Extract all of the entries and set them down verbatim.

(CAD and scene scripts)
* Begin *
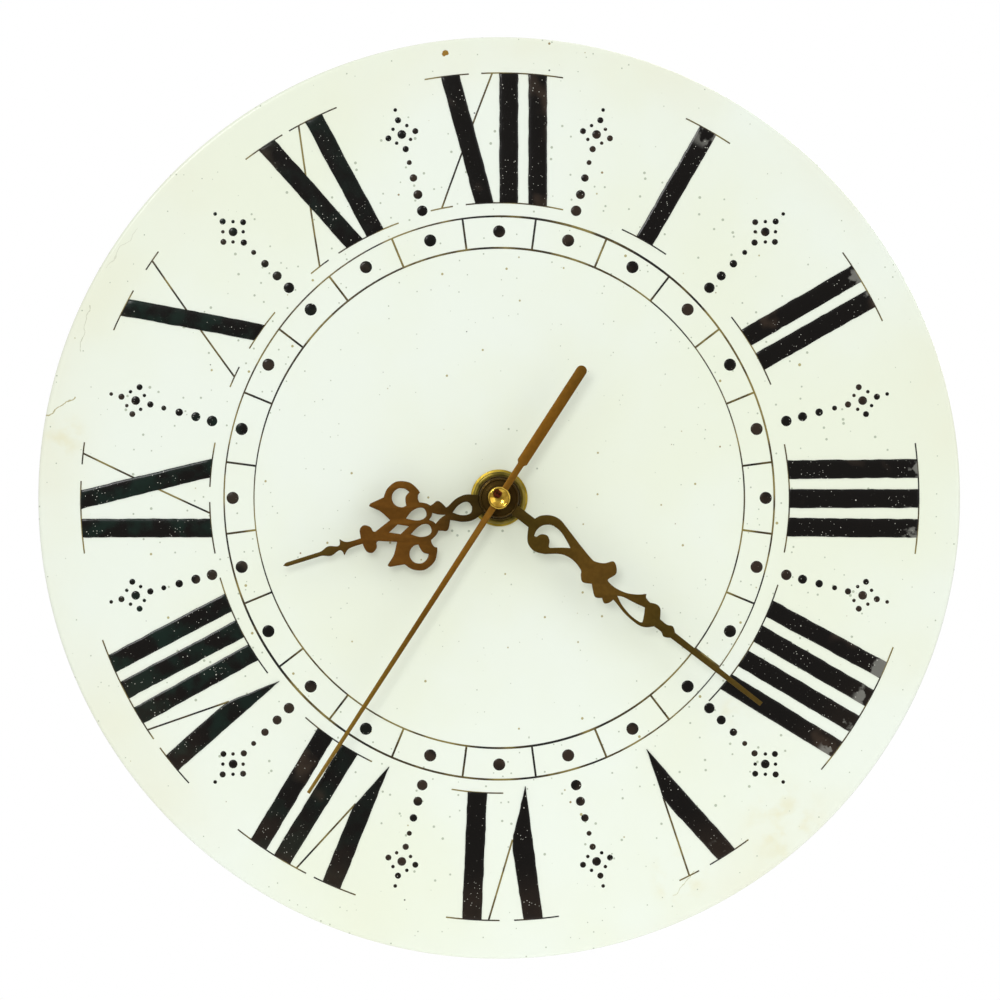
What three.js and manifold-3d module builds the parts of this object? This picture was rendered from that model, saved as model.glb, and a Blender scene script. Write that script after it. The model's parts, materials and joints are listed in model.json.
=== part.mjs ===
// Frameless wall clock: a domed enamel dial on a battery quartz movement, with pierced bronze hands.
// Millimetres, +Z up, the dial faces -Y. The origin is on the hand axis, in the plane of the wall (y = 0).
// Distances "forward" are towards -Y. A positive turn about +Y is clockwise as seen from the front.

import * as THREE from 'three';
import { mergeVertices } from 'three/addons/utils/BufferGeometryUtils.js';
import Module from 'manifold-3d';

const wasm = await Module();
wasm.setup();

const DEG = Math.PI / 180;
const FULL = 2 * Math.PI;
const GAP = 0.3;
const RUNNING_GAP = 0.4;
const CUT = 1;
const ROUND = 32;
const MEDIUM_ROUND = 24;
const ARBOR_ROUND = 16;
const SMALL_ROUND = 12;
const CORNER_STEPS = 4;
const EDGE_STEPS = 3;
const CLOSE = 0.01;

// Movement case: two plastic shells that clip together, parted at mid depth.
const CASE_SIDE = 56;
const CASE_CORNER = 4;
const CASE_WALL = 1.4;
const CASE_SKIN = 1.2;
const CASE_FRONT = -16;
const CASE_PARTING = -8;
const BAY_WALL_TOP = -10.8;
const BAY_WALL = 0.8;
const BAY_WALL_HALF = 25.2;
const BAY_WALL_REAR = -0.5;
const BAY_CORNER = 1;
const PILLARS = [[-17, 13.5], [20, 13.5], [-17, -8.5]];
const PILLAR_RADIUS = 1.5;
const POST_RADIUS = 0.7;
const POST_BORE_GAP = 0.2;

// Pieces clamped between the movement and the dial, from the wall forward.
const HANGER_SHEET = 0.8;
const HANGER_BACK = CASE_FRONT - GAP;
const GASKET_BACK = HANGER_BACK - HANGER_SHEET - GAP;
const GASKET_THICKNESS = 1.0;
const GASKET_RADIUS = 14;

// Dial: 2 mm plate, its centre 3 mm further forward than its rim.
const DIAL_RADIUS = 112.5;
const DIAL_THICKNESS = 2.0;
const DIAL_DOME = 3.0;
const DIAL_HOLE = 4.6;
const DIAL_BACK = GASKET_BACK - GASKET_THICKNESS - GAP;
const DIAL_FRONT = DIAL_BACK - DIAL_THICKNESS;
const DIAL_EDGE_RADIUS = 0.9;
const DIAL_STEPS = 5;
const DIAL_SEGMENTS = 64;

// Threaded bush with its washer and round nut.
const BUSH_RADIUS = 4.0;
const BUSH_BORE = 2.8;
const BUSH_BACK = -15.0;
const BUSH_FRONT = -24.6;
const WASHER_RADIUS = 6.95;
const WASHER_BACK = DIAL_FRONT - GAP;
const WASHER_THICKNESS = 0.5;
const NUT_RADIUS = 6.35;
const NUT_BACK = WASHER_BACK - WASHER_THICKNESS - GAP;
const NUT_THICKNESS = 2.0;
const NUT_CHAMFER = 0.35;

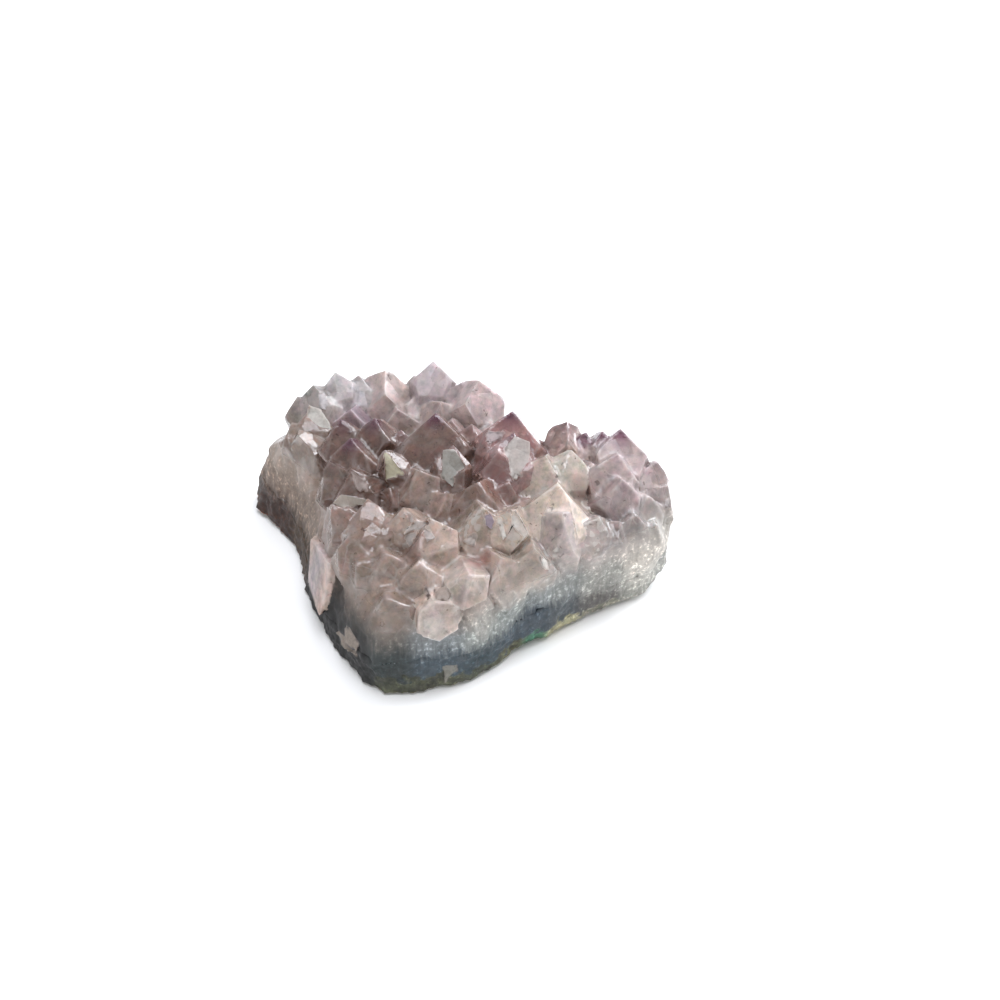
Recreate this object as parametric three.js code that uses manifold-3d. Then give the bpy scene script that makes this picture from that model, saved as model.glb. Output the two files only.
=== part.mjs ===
// An amethyst cluster broken from the wall of a geode. Quartz points have grown together on a bed
// of milky quartz, and the bed sits on a thin rind of dark chalcedony with a basalt skin.
// Seen from above the plate is roughly heart-shaped: one corner in front, a back lobe on the left,
// a shorter lobe on the right, and a notch between the two.
// Millimetres, +Z up, front corner towards -Y. The origin is the middle of the flat underside.

import * as THREE from "three";
import { ConvexGeometry } from "three/addons/geometries/ConvexGeometry.js";
import { mergeVertices } from "three/addons/utils/BufferGeometryUtils.js";
import Module from "manifold-3d";

const wasm = await Module();
wasm.setup();

// Driving dimensions
const rindMiddle = 8; // height of the rind's top in the middle of the plate
const rindWaver = 1.2; // how far that top wanders up and down
const seamGap = 0.3; // between the rind and the quartz that sits on it
const flatShare = 0.74; // share of the foot outline that is worn flat underneath
const bedDepth = 5.5; // from a crystal's tip down to the bed it stands on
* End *
▶ [Response to this task]:
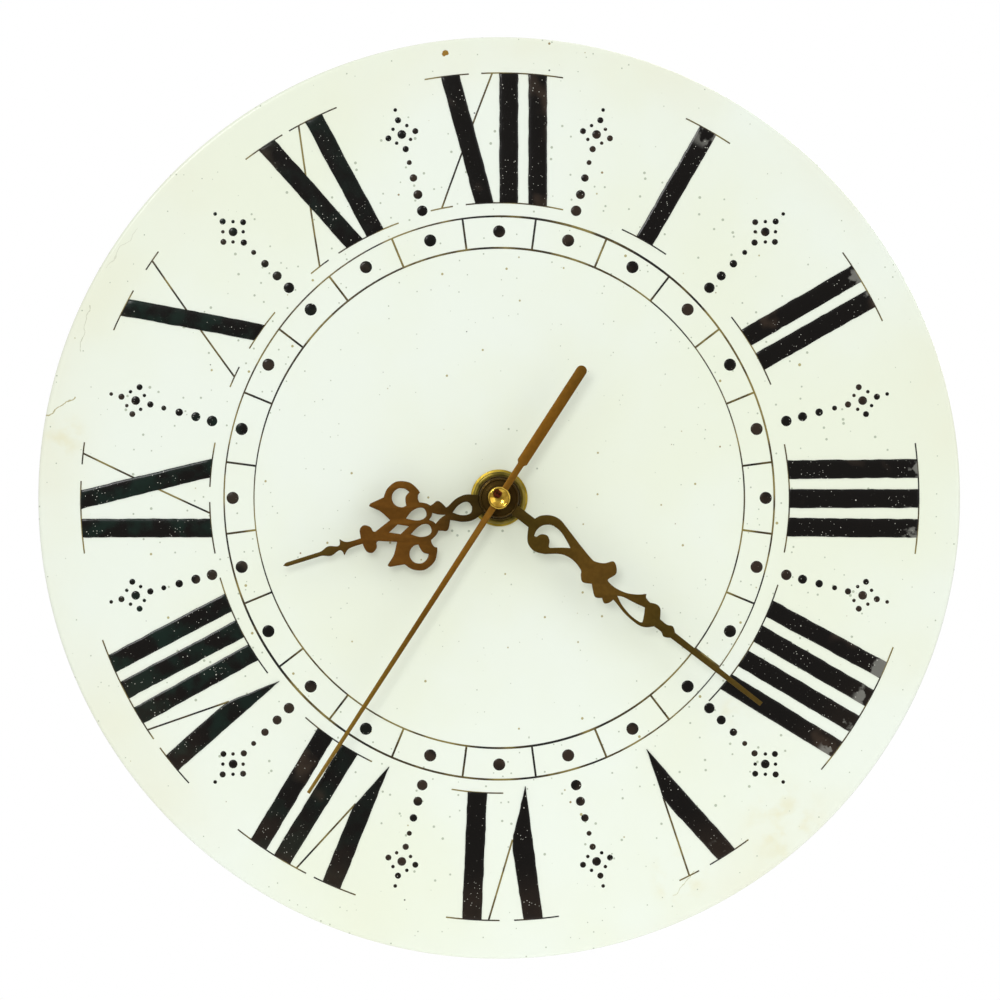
What three.js and manifold-3d module builds the parts of this object? This picture was rendered from that model, saved as model.glb, and a Blender scene script. Write that script after it. The model's parts, materials and joints are listed in model.json.
=== part.mjs ===
// Frameless wall clock: a domed enamel dial on a battery quartz movement, with pierced bronze hands.
// Millimetres, +Z up, the dial faces -Y. The origin is on the hand axis, in the plane of the wall (y = 0).
// Distances "forward" are towards -Y. A positive turn about +Y is clockwise as seen from the front.

import * as THREE from 'three';
import { mergeVertices } from 'three/addons/utils/BufferGeometryUtils.js';
import Module from 'manifold-3d';

const wasm = await Module();
wasm.setup();

const DEG = Math.PI / 180;
const FULL = 2 * Math.PI;
const GAP = 0.3;
const RUNNING_GAP = 0.4;
const CUT = 1;
const ROUND = 32;
const MEDIUM_ROUND = 24;
const ARBOR_ROUND = 16;
const SMALL_ROUND = 12;
const CORNER_STEPS = 4;
const EDGE_STEPS = 3;
const CLOSE = 0.01;

// Movement case: two plastic shells that clip together, parted at mid depth.
const CASE_SIDE = 56;
const CASE_CORNER = 4;
const CASE_WALL = 1.4;
const CASE_SKIN = 1.2;
const CASE_FRONT = -16;
const CASE_PARTING = -8;
const BAY_WALL_TOP = -10.8;
const BAY_WALL = 0.8;
const BAY_WALL_HALF = 25.2;
const BAY_WALL_REAR = -0.5;
const BAY_CORNER = 1;
const PILLARS = [[-17, 13.5], [20, 13.5], [-17, -8.5]];
const PILLAR_RADIUS = 1.5;
const POST_RADIUS = 0.7;
const POST_BORE_GAP = 0.2;

// Pieces clamped between the movement and the dial, from the wall forward.
const HANGER_SHEET = 0.8;
const HANGER_BACK = CASE_FRONT - GAP;
const GASKET_BACK = HANGER_BACK - HANGER_SHEET - GAP;
const GASKET_THICKNESS = 1.0;
const GASKET_RADIUS = 14;

// Dial: 2 mm plate, its centre 3 mm further forward than its rim.
const DIAL_RADIUS = 112.5;
const DIAL_THICKNESS = 2.0;
const DIAL_DOME = 3.0;
const DIAL_HOLE = 4.6;
const DIAL_BACK = GASKET_BACK - GASKET_THICKNESS - GAP;
const DIAL_FRONT = DIAL_BACK - DIAL_THICKNESS;
const DIAL_EDGE_RADIUS = 0.9;
const DIAL_STEPS = 5;
const DIAL_SEGMENTS = 64;

// Threaded bush with its washer and round nut.
const BUSH_RADIUS = 4.0;
const BUSH_BORE = 2.8;
const BUSH_BACK = -15.0;
const BUSH_FRONT = -24.6;
const WASHER_RADIUS = 6.95;
const WASHER_BACK = DIAL_FRONT - GAP;
const WASHER_THICKNESS = 0.5;
const NUT_RADIUS = 6.35;
const NUT_BACK = WASHER_BACK - WASHER_THICKNESS - GAP;
const NUT_THICKNESS = 2.0;
const NUT_CHAMFER = 0.35;

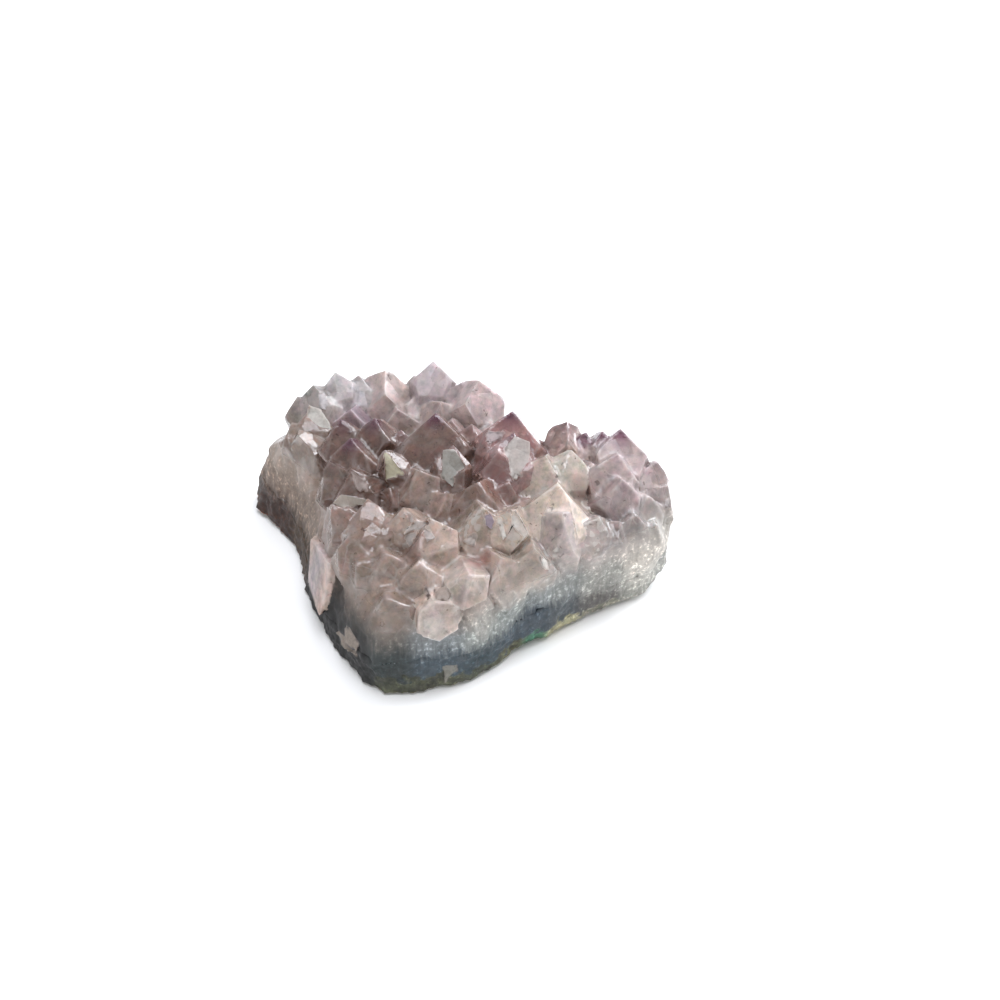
Recreate this object as parametric three.js code that uses manifold-3d. Then give the bpy scene script that makes this picture from that model, saved as model.glb. Output the two files only.
=== part.mjs ===
// An amethyst cluster broken from the wall of a geode. Quartz points have grown together on a bed
// of milky quartz, and the bed sits on a thin rind of dark chalcedony with a basalt skin.
// Seen from above the plate is roughly heart-shaped: one corner in front, a back lobe on the left,
// a shorter lobe on the right, and a notch between the two.
// Millimetres, +Z up, front corner towards -Y. The origin is the middle of the flat underside.

import * as THREE from "three";
import { ConvexGeometry } from "three/addons/geometries/ConvexGeometry.js";
import { mergeVertices } from "three/addons/utils/BufferGeometryUtils.js";
import Module from "manifold-3d";

const wasm = await Module();
wasm.setup();

// Driving dimensions
const rindMiddle = 8; // height of the rind's top in the middle of the plate
const rindWaver = 1.2; // how far that top wanders up and down
const seamGap = 0.3; // between the rind and the quartz that sits on it
const flatShare = 0.74; // share of the foot outline that is worn flat underneath
const bedDepth = 5.5; // from a crystal's tip down to the bed it stands on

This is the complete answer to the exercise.